DEFINING MULDER: I don't buy into the self-loathing that some people seem to see in Mulder. Self-hate is emphatically destructive, and leads toward self-destruction. You would be more likely, I think, to find a genuine self-hater as an alcoholic or a drug addict than a person doing what Mulder does--as someone with no ambitions rather than as a man with grand (even if not realistic-seeming) ambitions. The goal of finding the truth or finding a sister or bringing to light a conspiracy hidden from the American people is not the ambition of a true self-hater. Yes, Mulder may find himself inadequate to his own ideals (unable to save his sister from abduction, unable to protect Scully from being drawn into the danger of his quest), but this is a whole different degree of things. I think self-hate would blind you to your own positive aspects, but Mulder does have positive traits--even ones that have been honed by his negative experiences, such as his compassion for victims--and he uses them in his work: an eagerness to engage the new and unexplained, compassion, tenacity, an analytical ability unfettered by conventional limitations, tenacity, tenacity... So many strengths.
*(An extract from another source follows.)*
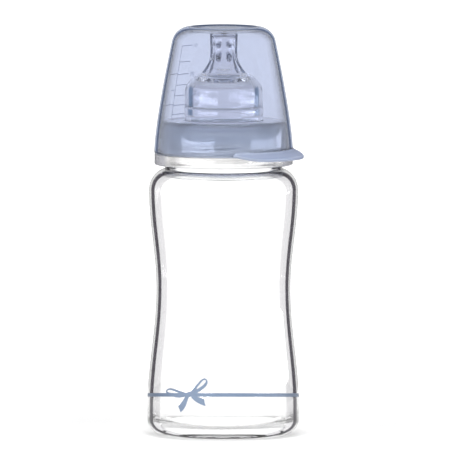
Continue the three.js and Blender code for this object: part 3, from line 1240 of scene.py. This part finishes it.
def add_light(name, shape, width, height, energy):
    data = bpy.data.lights.new(name, "AREA")
    data.shape = shape
    data.size = width
    data.size_y = height
    data.energy = energy
    light = bpy.data.objects.new(name, data)
    bpy.context.scene.collection.objects.link(light)
    light.visible_camera = False
    return light


def place_light(light, azimuth, out, up, lift=0):
    """Puts a light round the bottle at degrees from the front, and turns it inwards."""
    turn = FRONT + math.radians(azimuth)
    away = Vector((math.cos(turn) * out, math.sin(turn) * out, up))
    light.location = away * LIGHT_DISTANCE + Vector((0, 0, lift))
    light.rotation_euler = (-away).to_track_quat("-Z", "Y").to_euler()


def make_lights():
    """Three soft lights above, and two strips level with the table.

    The strips are low and thin, so the ring's upright barrel mirrors them and the hood's
    wall hardly does.
    """
    for name, azimuth, power in (("left_box", -60, 9), ("right_box", 50, 9), ("top_box", 180, 7)):
        light = add_light(name, "DISK", BOX_SIZE, BOX_SIZE, power)
        place_light(light, azimuth, BOX_OUT, 1)
        light.visible_glossy = False
        light.visible_transmission = False
    for name, azimuth, width in (("left_strip", -48, 1.44), ("right_strip", 86, 1.75)):
        light = add_light(name, "RECTANGLE", width, STRIP_HEIGHT, STRIP_POWER)
        place_light(light, azimuth, 1, 0, STRIP_MIDDLE)


def render_look():
    scene = bpy.context.scene
    scene.view_settings.view_transform = "Standard"
    scene.cycles.max_bounces = 40
    scene.cycles.transmission_bounces = 40
    scene.cycles.glossy_bounces = 12


# ---- Assembly ------------------------------------------------------------------------

def fit(piece, materials, body, node=None):
    """Gives a piece its materials and its body, and hides the CAD part that it stands for."""
    for material in materials:
        piece.data.materials.append(material)
    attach(piece, body)
    if node:
        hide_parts(node)


make_camera()
render_look()
fit(make_glass(), glass_materials(), "glass_bottle", "glass_bottle")
fit(make_teat(), silicone_materials(), "teat", "teat")
fit(make_ring(), ring_materials(), "screw_ring", "screw_ring")
fit(make_hood(), hood_materials(), "hood", "hood")
bar_material, number_material = mark_materials()
fit(make_scale(), [bar_material], "hood")
for value in NUMBERED:
    fit(make_number(value), [number_material], "hood")
enamel = print_material()
for printed in [make_line(), *make_bow()]:
    fit(printed, [enamel], "glass_bottle")
make_world()
make_floor()
make_foot_shade()
make_lights()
IS ALL THIS FAIR TO SCULLY?: Are we upset not because Scully is along on this quest, but because she is being dragged along behind Mulder? Is it fair for her to be in this position? Does she deserve more say in the direction of the quest? Where is the justice in all this--a headlong, dangerous pursuit where she seems destined to be continually bruised and jostled, and all to what end? The answer, though we may not want to hear it, Scully spoke herself at the end of Paper Clip: "You were right, Mulder. There is no justice." The physical/human world as we know it is not a fair place. To quote a common truism: life isn't fair. Those of you who are younger may protest, Mulder-like, "But I refuse to believe that!" Just let me try to play interpreter here for a minute. Admittedly, 'life isn't fair" is a phrase often used by worn-out people who have succumbed to the blows of life, who want a justification not to struggle anymore. But it is also what you actually find through experience. Nothing you can probe or measure with scientific instruments contains even a scantly measurable quantity of things such as justice or fairness. These are philosophical constructs--ideals--born in the mental realm, but they have no relationship to the purely physical universe. (Notice I did not say they have no place or value, but simply that they are not a component of physical reality.) And the longer you hang around this planet, the more you bump up against this unfairness. It happens, so you may as well be warned. But the important question becomes (again), what are you going to do about it?